A vertex coloring as a tuple. First component is the number of colors, second is a dictionary from vertices to integers.

jgrapht.algorithms.coloring.greedy_smallestdegreelast(graph)[source]¶

The smallest degree last greedy coloring algorithm.

This is the greedy coloring algorithm with the smallest-last ordering of the vertices. The basic idea is as follows: Assuming that vertices $v_{k+1}, \dotso, v_n$ have been already selected, choose $v_k$ so that the degree of $v_k$ in the subgraph induced by $V - $(v_{k+1}, \dotso, v_n)$ is minimal. See the following paper for details.

D. Matula, G. Marble, and J. Isaacson. Graph coloring algorithms in Graph Theory and Computing. Academic Press, 104–122, 1972.

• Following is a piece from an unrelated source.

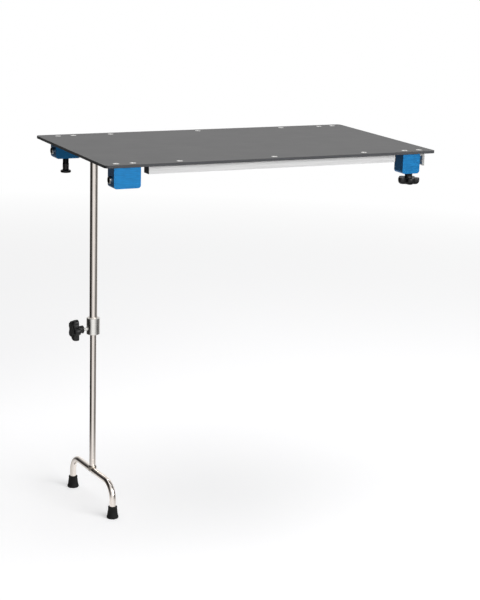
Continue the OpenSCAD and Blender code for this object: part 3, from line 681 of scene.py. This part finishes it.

Parameters: graph – The input graph. Either directed or undirected.
Returns: A vertex coloring as a tuple. First component is the number of colors, second is a dictionary from vertices to integers.

jgrapht.algorithms.coloring.greedy_smallestnotusedcolor(graph)[source]¶

The greedy coloring algorithm.

The algorithm iterates over all vertices and assigns the smallest possible color that is not used by any neighbors. Subclasses may provide a different vertex ordering.

Parameters: graph – The input graph. Either directed or undirected.
Returns: A vertex coloring as a tuple. First component is the number of colors, second is a dictionary from vertices to integers.